The U.S. Supreme Court declared racially restrictive covenants in property deeds to be unenforceable in 1948, but the decision had little impact. The covenants were still there, still showed up in a title search, and title insurance companies were reluctant to ignore them. They also guided real estate agents and intimidated potential buyers who lacked both lawyers and white skin.

It was not until the Fair Housing Act of 1968 that racially restrictive covenants and redlining were outlawed nationwide and the era of affirmative action for white people was over.

The GI Bill changed everything. A college education was no longer a class privilege. A nation of renters had become a nation of homeowners. And white families came out of the post-war boom times with net worths so much greater than non-white families that they became convinced their wealth meant they were smarter and harder working than people of color.

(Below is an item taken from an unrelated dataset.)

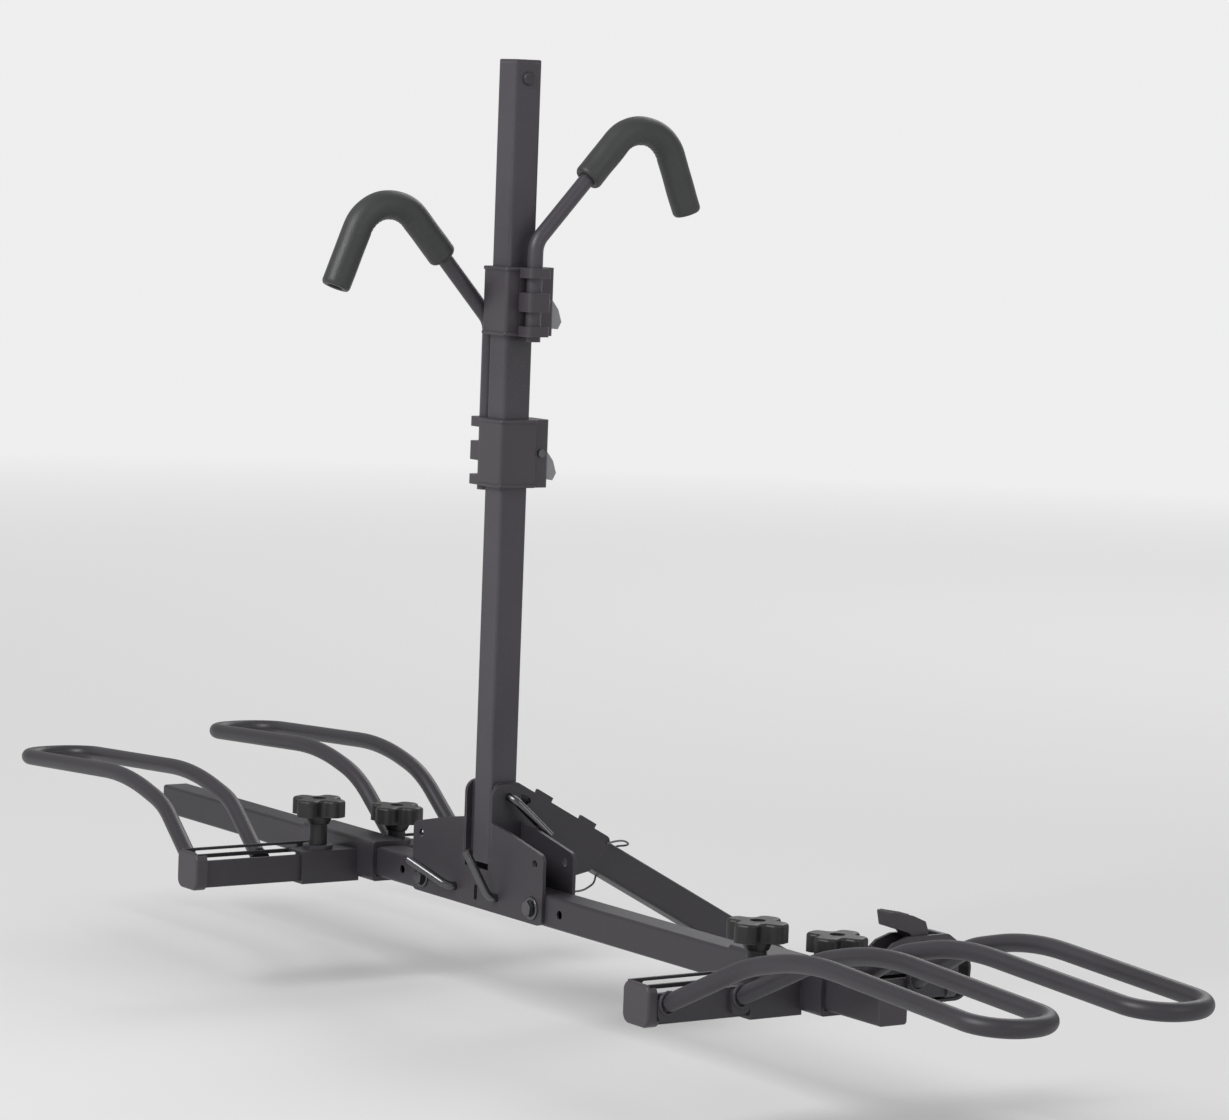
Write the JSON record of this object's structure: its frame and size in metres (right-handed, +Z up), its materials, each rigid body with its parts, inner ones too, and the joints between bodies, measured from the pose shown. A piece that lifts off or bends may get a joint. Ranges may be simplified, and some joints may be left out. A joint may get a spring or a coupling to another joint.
{
  "type": "hitch bike rack",
  "caption": "Hitch-mounted platform bike rack with a folding mast, padded frame hooks, folding arms and wheel hoops on sliding bars.",
  "frame": {"origin": "centre of the hitch pin hole in the shank", "axes": "+X along the hitch pin and the two arms, +Y towards the vehicle, +Z up along the mast"},
  "size_m": [1.609, 0.5856, 0.9235],
  "materials": {
    "powder_coat": "fine matt black powder coat",
    "zinc_steel": "bright zinc plate",
    "black_plastic": "moulded black plastic",
    "knob_plastic": "moulded dark plastic",
    "foam": "closed-cell foam",
    "grey_plastic": "light grey moulded plastic",
    "strap_rubber": "black strap rubber"
  },
  "bodies": {
    "shank": {"shank_tube": "powder_coat", "shank_bracket_left": "powder_coat", "shank_bracket_right": "powder_coat", "lanyard_wire": "zinc_steel"},
    "platform": {"front_plate": "powder_coat", "rear_plate": "powder_coat", "tall_plate_left": "powder_coat", "tall_plate_right": "powder_coat", "pivot_bolts": "zinc_steel"},
    "mast": {"mast_tube": "powder_coat", "mast_cap": "black_plastic", "stop_bolt": "powder_coat"},
    "mast_pin": {"mast_pin": "zinc_steel"},
    "strap_paddle": {"strap_paddle": "black_plastic"},
    "arm_left": {"arm_left": "powder_coat", "arm_cap_left": "black_plastic"},
    "arm_pin_left": {"arm_pin_left": "zinc_steel"},
    "sleeve_left": {"sleeve_left": "powder_coat"},
    "arm_right": {"arm_right": "powder_coat", "arm_cap_right": "black_plastic"},
    "arm_pin_right": {"arm_pin_right": "zinc_steel"},
    "sleeve_right": {"sleeve_right": "powder_coat"},
    "bar_near_left": {"bar_near_left": "powder_coat", "bar_cap_near_left": "black_plastic", "hoop_near_left": "powder_coat", "hoop_bolts_near_left": "zinc_steel"},
    "knob_near_left": {"knob_near_left": "knob_plastic", "knob_screw_near_left": "zinc_steel"},
    "bar_near_right": {"bar_near_right": "powder_coat", "bar_cap_near_right": "black_plastic", "hoop_near_right": "powder_coat", "hoop_bolts_near_right": "zinc_steel"},
    "knob_near_right": {"knob_near_right": "knob_plastic", "knob_screw_near_right": "zinc_steel"},
    "bar_far_left": {"bar_far_left": "powder_coat", "bar_cap_far_left": "black_plastic", "hoop_far_left": "powder_coat", "hoop_bolts_far_left": "zinc_steel"},
    "knob_far_left": {"knob_far_left": "knob_plastic", "knob_screw_far_left": "zinc_steel"},
    "bar_far_right": {"bar_far_right": "powder_coat", "bar_cap_far_right": "black_plastic", "hoop_far_right": "powder_coat", "hoop_bolts_far_right": "zinc_steel", "strap_band": "strap_rubber", "strap_buckle": "black_plastic"},
    "knob_far_right": {"knob_far_right": "knob_plastic", "knob_screw_far_right": "zinc_steel"},
    "upper_clamp": {"upper_clamp": "black_plastic", "upper_lever_pin": "zinc_steel"},
    "upper_lever": {"upper_lever": "grey_plastic"},
    "upper_hook": {"upper_hook": "powder_coat", "upper_foam": "foam"},
    "lower_clamp": {"lower_clamp": "black_plastic", "lower_lever_pin": "zinc_steel"},
    "lower_lever": {"lower_lever": "grey_plastic"},
    "lower_hook": {"lower_hook": "powder_coat", "lower_foam": "foam"}
  },
  "joints": [
    {"name": "platform_tilt", "type": "hinge", "parent": "shank", "child": "platform", "pos_m": [0, -0.2982, 0.11453], "axis": [1, 0, 0], "range_deg": [-28.71, 0]},
    {"name": "mast_fold", "type": "hinge", "parent": "platform", "child": "mast", "pos_m": [0, -0.2982, 0.11453], "axis": [1, 0, 0], "range_deg": [0, 90]},
    {"name": "mast_pin_pull", "type": "slide", "parent": "platform", "child": "mast_pin", "axis": [-1, 0, 0], "range_m": [-0.065, 0]},
    {"name": "arm_left_fold", "type": "hinge", "parent": "platform", "child": "arm_left", "pos_m": [-0.097, -0.2982, 0.07053], "axis": [0, 1, 0], "range_deg": [0, 85]},
    {"name": "arm_right_fold", "type": "hinge", "parent": "platform", "child": "arm_right", "pos_m": [0.097, -0.2982, 0.07053], "axis": [0, -1, 0], "range_deg": [0, 85]},
    {"name": "arm_pin_left_pull", "type": "slide", "parent": "platform", "child": "arm_pin_left", "axis": [0, -1, 0], "range_m": [0, 0.048]},
    {"name": "arm_pin_right_pull", "type": "slide", "parent": "platform", "child": "arm_pin_right", "axis": [0, -1, 0], "range_m": [0, 0.048]},
    {"name": "sleeve_left_slide", "type": "slide", "parent": "arm_left", "child": "sleeve_left", "axis": [-1, 0, 0], "range_m": [-0.068, 0.295]},
    {"name": "sleeve_right_slide", "type": "slide", "parent": "arm_right", "child": "sleeve_right", "axis": [1, 0, 0], "range_m": [-0.29, 0.07]},
    {"name": "bar_near_left_slide", "type": "slide", "parent": "sleeve_left", "child": "bar_near_left", "axis": [0, -1, 0], "range_m": [-0.022, 0]},
    {"name": "bar_near_right_slide", "type": "slide", "parent": "sleeve_right", "child": "bar_near_right", "axis": [0, -1, 0], "range_m": [0, 0.025]},
    {"name": "bar_far_left_slide", "type": "slide", "parent": "sleeve_left", "child": "bar_far_left", "axis": [0, 1, 0], "range_m": [0, 0.018]},
    {"name": "bar_far_right_slide", "type": "slide", "parent": "sleeve_right", "child": "bar_far_right", "axis": [0, 1, 0], "range_m": [0, 0.018]},
    {"name": "knob_near_left_turn", "type": "hinge", "parent": "sleeve_left", "child": "knob_near_left", "pos_m": [-0.2345, -0.3542, 0.09553], "axis": [0, 0, 1], "range_deg": [-360, 360]},
    {"name": "knob_near_right_turn", "type": "hinge", "parent": "sleeve_right", "child": "knob_near_right", "pos_m": [0.5055, -0.3542, 0.09553], "axis": [0, 0, 1], "range_deg": [-360, 360]},
    {"name": "knob_far_left_turn", "type": "hinge", "parent": "sleeve_left", "child": "knob_far_left", "pos_m": [-0.2345, -0.2622, 0.09553], "axis": [0, 0, 1], "range_deg": [-360, 360]},
    {"name": "knob_far_right_turn", "type": "hinge", "parent": "sleeve_right", "child": "knob_far_right", "pos_m": [0.4995, -0.2622, 0.09553], "axis": [0, 0, 1], "range_deg": [-360, 360]},
    {"name": "upper_clamp_slide", "type": "slide", "parent": "mast", "child": "upper_clamp", "axis": [0, 0, 1], "range_m": [-0.035, 0.16]},
    {"name": "lower_clamp_slide", "type": "slide", "parent": "mast", "child": "lower_clamp", "axis": [0, 0, 1], "range_m": [-0.25, 0.035]},
    {"name": "upper_hook_swivel", "type": "hinge", "parent": "upper_clamp", "child": "upper_hook", "pos_m": [0.029, -0.2929, 0.64053], "axis": [0, 0, 1], "range_deg": [-90, 0]},
    {"name": "lower_hook_swivel", "type": "hinge", "parent": "lower_clamp", "child": "lower_hook", "pos_m": [-0.029, -0.3035, 0.49053], "axis": [0, 0, 1], "range_deg": [-90, 0]},
    {"name": "upper_lever_turn", "type": "hinge", "parent": "upper_clamp", "child": "upper_lever", "pos_m": [0, -0.2708, 0.63953], "axis": [1, 0, 0], "range_deg": [0, 60]},
    {"name": "lower_lever_turn", "type": "hinge", "parent": "lower_clamp", "child": "lower_lever", "pos_m": [0, -0.2708, 0.49453], "axis": [1, 0, 0], "range_deg": [0, 60]},
    {"name": "strap_paddle_turn", "type": "hinge", "parent": "bar_far_right", "child": "strap_paddle", "pos_m": [0.505, -0.1782, 0.10003], "axis": [1, 0, 0], "range_deg": [-70, 15]}
  ]
}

When affirmative action came along after the Civil Rights Movement as a method for helping non-whites recover from legal disadvantages begun with the FHA in 1934 and not ended until 1968, white people understandably felt shunted aside in favor of the lazy and the stupid.

I am not being sarcastic when I say the GI Bill changed everything. Failure to break race barriers at the same time as class barriers does not make breaking class barriers a bad thing. I personally benefitted from a GI Bill education and a VA guaranteed home loan. The GI Bill changed my life for the better and it changed the country for the better.

I’m just suggesting that inner city blacks and reservation Indians did not vault into the middle class in the post-war boom for reasons other than being either lazy or stupid. Starting with the Reagan Revolution and going on steroids with the election of Donald Trump, the policies that built the American middle class are being shredded. It would be good if the fight to rebuild the middle class—unlike the laws that built it in the first place—includes non-whites.

Steve Russell, Cherokee Nation of Oklahoma, is a retired Texas trial court judge and associate professor emeritus of criminal justice at Indiana University-Bloomington. He lives in Georgetown, Texas.